The notoriously optimistic Manuel is expected to announce lower growth forecasts and revenue estimates amid rocketing local inflation and volatile global markets.
Golden age
"The golden age that has raised public finance over the last couple of years is going to lose some of its glow. It is likely revenue growth will not show the buoyancy witnessed over the last couple of years," said Goolam Ballim of Standard Bank Group Economics.
Manuel's February budget predicted a surplus of about 0.6 percent which Efficient Group chief economist Dawie Roodt predicts will shrink to 0.2 percent or even disappear amid a significant slowdown in value added tax collections.
"The minister of finance will probably adjust growth forecasts down a little bit and
make changes to estimates on revenue figures. The fiscal surplus is much smaller than it was in the original budget and there may even be a fiscal deficit," Roodt told AFP.
In February Manuel cut growth estimates to four percent in 2008, rising to 4.2 percent in 2009 and 4.6 percent in 2010.
However a slowing economy, coupled with power shortages due to struggling energy giant Eskom saw growth plunge to record low of 2.1 percent in the first quarter before bouncing back.
Inflation above 13 percent is unlikely to lower on the back of improved oil and food prices as the rand currency hit record lows in the past few weeks.
Another world
"This is another world we are living in. There has been a significant slowdown in the domestic economy because of the Eskom debacle and interest rates are relatively high affecting demand in the economy," said Roodt.
"We've had significant changes on the political front, and the
changes mean that we have a political grouping that are much more populist."
This is Manuel's last mid-term budget statement before next year's elections, and comes after a meeting of the country's ruling ANC and junior partners which experts say signalled a marked shift to the left in economic policy.

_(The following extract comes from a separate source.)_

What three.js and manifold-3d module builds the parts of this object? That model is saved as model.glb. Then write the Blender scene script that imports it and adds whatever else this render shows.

After the ousting of President Thabo Mbeki, who led the country on a firm path of economic growth, concerns have been raised about the direction economic policy will take under the more populist ANC leadership of Jacob Zuma.

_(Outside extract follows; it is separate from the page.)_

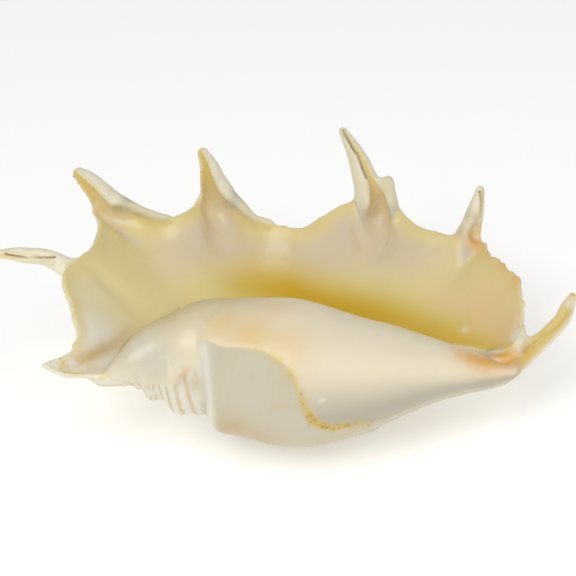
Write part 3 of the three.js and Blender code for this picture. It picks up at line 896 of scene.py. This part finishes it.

The ANC and its partners announced plans to create five-million new jobs, reviews of macro-economic and industrial policy and a new cabinet system with widened social support after elections next year.

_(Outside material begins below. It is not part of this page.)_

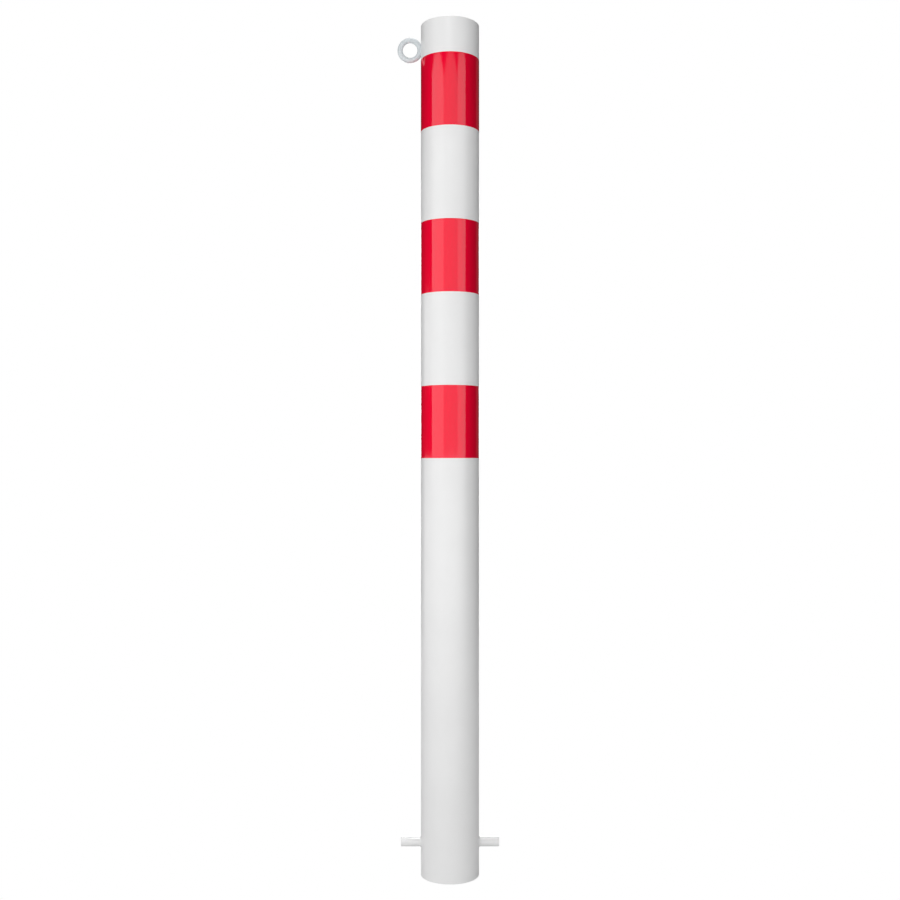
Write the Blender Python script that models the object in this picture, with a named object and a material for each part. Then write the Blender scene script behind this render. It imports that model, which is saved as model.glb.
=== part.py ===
"""Steel barrier post for setting in concrete.

A round tube, closed at the top by a welded plate, carries three bands of reflective
film and a chain ring, and an anchor bar crosses its foot to hold it in the concrete.

Frame: metres, +Z up along the tube's axis, origin on that axis in the plane of the foot.
The chain ring points to -X, and the anchor bar lies along X.
"""

import math

import bmesh
import bpy
from mathutils import Matrix

# Driving dimensions
POST_LENGTH = 1.300
TUBE_DIAMETER = 0.0889
TUBE_WALL = 0.0032
TOP_EDGE_RADIUS = 0.0012

PLATE_THICKNESS = 0.005
PLATE_GROOVE = 0.0025

RING_BAR_DIAMETER = 0.008
RING_MEAN_DIAMETER = 0.0305
RING_DROP = 0.037  # from the top of the post to the ring's centre
RING_SINK = 0.0025  # how deep the ring's root is let into the tube's wall

ANCHOR_DIAMETER = 0.014
ANCHOR_LENGTH = 0.150
ANCHOR_HEIGHT = 0.050
ANCHOR_CHAMFER = 0.0005

BAND_NAMES = ("upper", "middle", "lower")
BAND_HEIGHT = 0.1095
BAND_PITCH = 0.2495
BAND_DROP = 0.0535  # from the top of the post to the first band
FILM_THICKNESS = 0.0002
FILM_GAP = 0.0001

WELD_LEG = 0.0015
WELD_CROWN = 0.0002  # how far a fillet's face bulges past a straight line
RING_WELD_HALF_LENGTH = 0.0085
RING_WELD_TAPER = 0.9  # 1 would bring the bead's ends to a point
GAP = 0.0003  # clearance kept between solids that touch

# Values worked out from those
TUBE_RADIUS = TUBE_DIAMETER / 2
BORE_RADIUS = TUBE_RADIUS - TUBE_WALL
RING_BAR_RADIUS = RING_BAR_DIAMETER / 2
RING_MEAN_RADIUS = RING_MEAN_DIAMETER / 2
RING_X = -(TUBE_RADIUS - RING_SINK + RING_MEAN_RADIUS + RING_BAR_RADIUS)
RING_Z = POST_LENGTH - RING_DROP
ANCHOR_RADIUS = ANCHOR_DIAMETER / 2
HOLE_RADIUS = ANCHOR_RADIUS + GAP
PLATE_RADIUS = BORE_RADIUS - GAP
SEAT_RADIUS = TUBE_RADIUS + GAP  # where a piece on the tube's outside begins

# Facets
TUBE_SEGMENTS = 96
RING_SEGMENTS = 60
RING_BAR_SEGMENTS = 20
ANCHOR_SEGMENTS = 32
EDGE_STEPS = 3
FACE_STEPS = 4
RING_WELD_STEPS = 14
BISECTIONS = 40
MERGE_DISTANCE = 1e-7
SMOOTH_ANGLE = math.radians(40)

# Colour, roughness and metallic value of each finish
FINISHES = {
    "white_coat": ((0.80, 0.80, 0.80), 0.30, 0.0),
    "galvanised": ((0.60, 0.63, 0.65), 0.40, 0.3),
    "red_film": ((0.78, 0.004, 0.025), 0.15, 0.0),
}


def clear_scene():
    for old in list(bpy.data.objects):
        bpy.data.objects.remove(old, do_unlink=True)


def make_material(node, finish):
    colour, roughness, metallic = FINISHES[finish]
    material = bpy.data.materials.new(node)
    material.use_nodes = True
    shader = material.node_tree.nodes["Principled BSDF"]
    shader.inputs["Base Color"].default_value = (*colour, 1.0)
    shader.inputs["Roughness"].default_value = roughness
    shader.inputs["Metallic"].default_value = metallic
    return material


def add_object(name, bm, frame, location=(0, 0, 0), finish=None):
    """Turn a bmesh into a smooth-shaded object on the frame; a cutter has no finish."""
    bmesh.ops.recalc_face_normals(bm, faces=bm.faces)
    mesh = bpy.data.meshes.new(name)
    bm.to_mesh(mesh)
    bm.free()
    mesh.shade_smooth()
    mesh.set_sharp_from_angle(angle=SMOOTH_ANGLE)
    if finish:
        mesh.materials.append(make_material(name, finish))
    obj = bpy.data.objects.new(name, mesh)
    bpy.context.scene.collection.objects.link(obj)
    obj.parent = frame
    obj.location = location
    return obj


def turned(outline, segments, hollow=False):
    """Spin (radius, height) points about Z: a loop if hollow, else from axis to axis."""
    bm = bmesh.new()
    verts = [bm.verts.new((radius, 0.0, height)) for radius, height in outline]
    following = verts[1:] + verts[:1] if hollow else verts[1:]
    edges = [bm.edges.new(pair) for pair in zip(verts, following)]
    bmesh.ops.spin(
        bm,
        geom=verts + edges,
        axis=(0, 0, 1),
        cent=(0, 0, 0),
        angle=math.tau,
        steps=segments,
        use_merge=True,
    )
    bmesh.ops.remove_doubles(bm, verts=bm.verts, dist=MERGE_DISTANCE)
    return bm


def swept(sections, closed):
    """Skin a row of equal outlines; a row that isn't closed is capped at both ends."""
    bm = bmesh.new()
    rows = [[bm.verts.new(point) for point in section] for section in sections]
    pairs = list(zip(rows, rows[1:]))
    if closed:
        pairs.append((rows[-1], rows[0]))
    else:
        bm.faces.new(rows[0])
        bm.faces.new(list(reversed(rows[-1])))
    count = len(rows[0])
    for row, following in pairs:
        for i in range(count):
            j = (i + 1) % count
            bm.faces.new((row[i], row[j], following[j], following[i]))
    return bm


def quarter_turn(bm, axis):
    """Lay what was turned about Z along X (axis "Y") or along Y (axis "X")."""
    bmesh.ops.rotate(bm, verts=bm.verts, matrix=Matrix.Rotation(math.pi / 2, 3, axis))


def cylinder(radius, length, segments):
    half = length / 2
    return turned([(0, -half), (radius, -half), (radius, half), (0, half)], segments)


def cut(obj, cutter):
    cutter.hide_render = True
    cutter.display_type = "WIRE"
    boolean = obj.modifiers.new(cutter.name, "BOOLEAN")
    boolean.operation = "DIFFERENCE"
    boolean.object = cutter


def rounded_top_edge():
    """The quarter circle from the tube's outside to its top end."""
    points = []
    for step in range(EDGE_STEPS + 1):
        angle = math.pi / 2 * step / EDGE_STEPS
        inset = TOP_EDGE_RADIUS * (1 - math.cos(angle))
        drop = TOP_EDGE_RADIUS * (1 - math.sin(angle))
        points.append((TUBE_RADIUS - inset, POST_LENGTH - drop))
    return points


def build_post_tube(frame):
    outline = [(BORE_RADIUS, 0), (TUBE_RADIUS, 0)]
    outline += rounded_top_edge()
    outline += [(BORE_RADIUS, POST_LENGTH)]
    wall = turned(outline, TUBE_SEGMENTS, hollow=True)
    tube = add_object("post_tube", wall, frame, finish="white_coat")

    drill = cylinder(HOLE_RADIUS, 2 * TUBE_DIAMETER, ANCHOR_SEGMENTS)
    quarter_turn(drill, "Y")
    cut(tube, add_object("anchor_drill", drill, frame, (0, 0, ANCHOR_HEIGHT)))


def build_top_plate(frame):
    """The plate's top edge is chamfered, which leaves a groove for the weld."""
    outline = [
        (0, -PLATE_THICKNESS),
        (PLATE_RADIUS, -PLATE_THICKNESS),
        (PLATE_RADIUS, -PLATE_GROOVE),
        (PLATE_RADIUS - PLATE_GROOVE, 0),
        (0, 0),
    ]
    plate = turned(outline, TUBE_SEGMENTS)
    add_object("top_plate", plate, frame, (0, 0, POST_LENGTH), "white_coat")


def build_top_plate_weld(frame):
    """A ring of triangular section that fills the plate's groove, ground flush."""
    depth = PLATE_GROOVE - GAP * math.sqrt(2)
    outline = [(PLATE_RADIUS, -depth), (PLATE_RADIUS, 0), (PLATE_RADIUS - depth, 0)]
    bead = turned(outline, TUBE_SEGMENTS, hollow=True)
    add_object("top_plate_weld", bead, frame, (0, 0, POST_LENGTH), "white_coat")


def build_chain_ring(frame):
    """A torus about Y, with its root cut to the tube's outside."""
    outline = []
    for step in range(RING_BAR_SEGMENTS):
        angle = math.tau * step / RING_BAR_SEGMENTS
        radius = RING_MEAN_RADIUS + RING_BAR_RADIUS * math.cos(angle)
        outline.append((radius, RING_BAR_RADIUS * math.sin(angle)))
    torus = turned(outline, RING_SEGMENTS, hollow=True)
    quarter_turn(torus, "X")
    ring = add_object("chain_ring", torus, frame, (RING_X, 0, RING_Z), "galvanised")

    seat = cylinder(SEAT_RADIUS, 2 * RING_MEAN_DIAMETER, TUBE_SEGMENTS)
    cut(ring, add_object("ring_seat", seat, frame, (0, 0, RING_Z)))


def build_anchor_bar(frame):
    half = ANCHOR_LENGTH / 2
    outline = [
        (0, -half),
        (ANCHOR_RADIUS - ANCHOR_CHAMFER, -half),
        (ANCHOR_RADIUS, -half + ANCHOR_CHAMFER),
        (ANCHOR_RADIUS, half - ANCHOR_CHAMFER),
        (ANCHOR_RADIUS - ANCHOR_CHAMFER, half),
        (0, half),
    ]
    bar = turned(outline, ANCHOR_SEGMENTS)
    quarter_turn(bar, "Y")
    add_object("anchor_bar", bar, frame, (0, 0, ANCHOR_HEIGHT), "white_coat")


def crowned(start, end, crown):
    """Points of a fillet's face in 2D, from start to end, bulging by crown to its left."""
    du, dv = end[0] - start[0], end[1] - start[1]
    length = math.hypot(du, dv)
    points = []
    for step in range(FACE_STEPS + 1):
        share = step / FACE_STEPS
        bulge = crown * math.sin(math.pi * share) / length
        points.append((start[0] + du * share - dv * bulge, start[1] + dv * share + du * bulge))
    return points


def anchor_weld_section(side, angle):
    """The fillet's outline in the plane through the bar's axis at this angle."""
    toe = HOLE_RADIUS + WELD_LEG
    wall_at_bar = math.sqrt(SEAT_RADIUS**2 - (HOLE_RADIUS * math.cos(angle)) ** 2)
    wall_at_toe = math.sqrt(SEAT_RADIUS**2 - (toe * math.cos(angle)) ** 2)
    face = crowned((wall_at_toe, toe), (wall_at_bar + WELD_LEG, HOLE_RADIUS), WELD_CROWN)
    outline = [(wall_at_bar, HOLE_RADIUS)] + face
    return [(side * x, r * math.cos(angle), r * math.sin(angle)) for x, r in outline]


def build_anchor_weld(frame, name, side):
    angles = [math.tau * step / ANCHOR_SEGMENTS for step in range(ANCHOR_SEGMENTS)]
    bead = swept([anchor_weld_section(side, angle) for angle in angles], closed=True)
    add_object(name, bead, frame, (0, 0, ANCHOR_HEIGHT), "white_coat")


def beside_ring(rise, bar_angle):
    """A point (x, y) that clears the ring by the gap, rise above the ring's centre."""
    reach = RING_BAR_RADIUS + GAP
    spread = RING_MEAN_RADIUS + reach * math.cos(bar_angle)
    return RING_X + math.sqrt(spread**2 - rise**2), reach * math.sin(bar_angle)


def root_angle(rise):
    """Where that point also clears the tube's wall by the gap, found by bisection."""
    low, high = 0.0, math.pi / 2
    for _ in range(BISECTIONS):
        middle = (low + high) / 2
        if math.hypot(*beside_ring(rise, middle)) < SEAT_RADIUS:
            low = middle
        else:
            high = middle
    return high


def ring_weld_section(side, rise):
    """The fillet's outline in a level plane; it thins towards both ends of the bead."""
    taper = math.sqrt(1 - RING_WELD_TAPER * (rise / RING_WELD_HALF_LENGTH) ** 2)
    leg = WELD_LEG * taper
    root = root_angle(rise)
    turn = leg / (RING_BAR_RADIUS + GAP)
    corner = beside_ring(rise, root)
    along_ring = beside_ring(rise, root + turn / 2)
    ring_toe = beside_ring(rise, root + turn)
    toe_angle = math.asin(corner[1] / SEAT_RADIUS) + leg / SEAT_RADIUS
    wall_toe = (-SEAT_RADIUS * math.cos(toe_angle), SEAT_RADIUS * math.sin(toe_angle))
    face = crowned(ring_toe, wall_toe, -WELD_CROWN * taper)
    return [(x, side * y, rise) for x, y in [corner, along_ring] + face]


def build_ring_weld(frame, name, side):
    sections = []
    for step in range(RING_WELD_STEPS + 1):
        rise = RING_WELD_HALF_LENGTH * (2 * step / RING_WELD_STEPS - 1)
        sections.append(ring_weld_section(side, rise))
    bead = swept(sections, closed=False)
    add_object(name, bead, frame, (0, 0, RING_Z), "galvanised")


def build_band(frame, name, drop):
    """A sleeve of film whose upper edge is this far below the top of the post."""
    inner = TUBE_RADIUS + FILM_GAP
    outer = inner + FILM_THICKNESS
    outline = [(inner, -BAND_HEIGHT), (outer, -BAND_HEIGHT), (outer, 0), (inner, 0)]
    sleeve = turned(outline, TUBE_SEGMENTS, hollow=True)
    add_object(name, sleeve, frame, (0, 0, POST_LENGTH - drop), "red_film")


def build():
    clear_scene()
    frame = bpy.data.objects.new("barrier_post", None)
    bpy.context.scene.collection.objects.link(frame)
    build_post_tube(frame)
    build_top_plate(frame)
    build_top_plate_weld(frame)
    build_chain_ring(frame)
    build_ring_weld(frame, "ring_weld_front", -1)
    build_ring_weld(frame, "ring_weld_rear", 1)
    build_anchor_bar(frame)
    build_anchor_weld(frame, "anchor_weld_left", -1)
    build_anchor_weld(frame, "anchor_weld_right", 1)
    for order, place in enumerate(BAND_NAMES):
        build_band(frame, "reflective_band_" + place, BAND_DROP + order * BAND_PITCH)


build()
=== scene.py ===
"""Looks of the barrier post: powder-coated tube, welds, galvanised ring and reflective film.

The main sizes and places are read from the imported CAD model. The fine details, the camera and
the lights are set here. Lengths are in metres, +Z is up, the tube stands on the origin, and
the camera looks along +Y.
"""

import math

import bmesh
import bpy
from mathutils import Matrix, Vector


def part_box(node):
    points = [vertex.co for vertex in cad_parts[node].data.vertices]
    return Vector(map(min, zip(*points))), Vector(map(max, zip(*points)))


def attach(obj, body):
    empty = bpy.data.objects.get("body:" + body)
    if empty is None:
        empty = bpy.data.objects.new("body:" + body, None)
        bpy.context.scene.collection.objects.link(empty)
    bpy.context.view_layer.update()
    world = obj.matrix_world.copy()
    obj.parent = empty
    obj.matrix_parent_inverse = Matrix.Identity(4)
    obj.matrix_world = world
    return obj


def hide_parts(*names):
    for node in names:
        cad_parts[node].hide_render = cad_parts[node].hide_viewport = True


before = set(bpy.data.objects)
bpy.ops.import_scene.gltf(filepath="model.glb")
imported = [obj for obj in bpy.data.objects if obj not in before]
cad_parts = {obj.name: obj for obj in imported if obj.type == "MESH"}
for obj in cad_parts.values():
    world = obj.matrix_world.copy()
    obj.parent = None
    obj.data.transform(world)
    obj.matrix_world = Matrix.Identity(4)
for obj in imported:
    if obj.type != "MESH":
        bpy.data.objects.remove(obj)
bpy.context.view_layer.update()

MM = 0.001

# ---------------------------------------------------------------- sizes read from the frame

_, tube_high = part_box("post_tube")
plate_low, plate_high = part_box("top_plate")
ring_low, ring_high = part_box("chain_ring")
bar_low, bar_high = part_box("anchor_bar")
_, anchor_weld_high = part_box("anchor_weld_right")
ring_weld_low, ring_weld_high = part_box("ring_weld_front")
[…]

However, Pieter Loubscher, chief economist for the Bureau of Economic Research, told AFP he expects Manuel's budget statement will reaffirm the prudent policy that has shielded South Africa from the global financial crisis
hammering other developing countries.
No substitution for prudency
"You can decide to do things differently but there is no substitution for prudency.
"Even with the latest very destructive developments abroad a 3.5 percent growth rate still seems possible."
As the mid-term budget is an update on the current financial year and outlines a few adjustments to estimates and not policy, it is unlikely that any political shifts will be felt until next year.
The main opposition Democratic Alliance has called for the biggest possible increases in welfare to the poor without sacrificing growth.
While the current fiscal surplus gives a bit of a cushion to social expenditure, economic realities will make it more difficult to manage increasing social welfare demands in the country.
"The pending budget statement really presents an even tighter path for sustainable fiscal management in an environment of declining
revenues and elevated social welfare demands," Gallim said.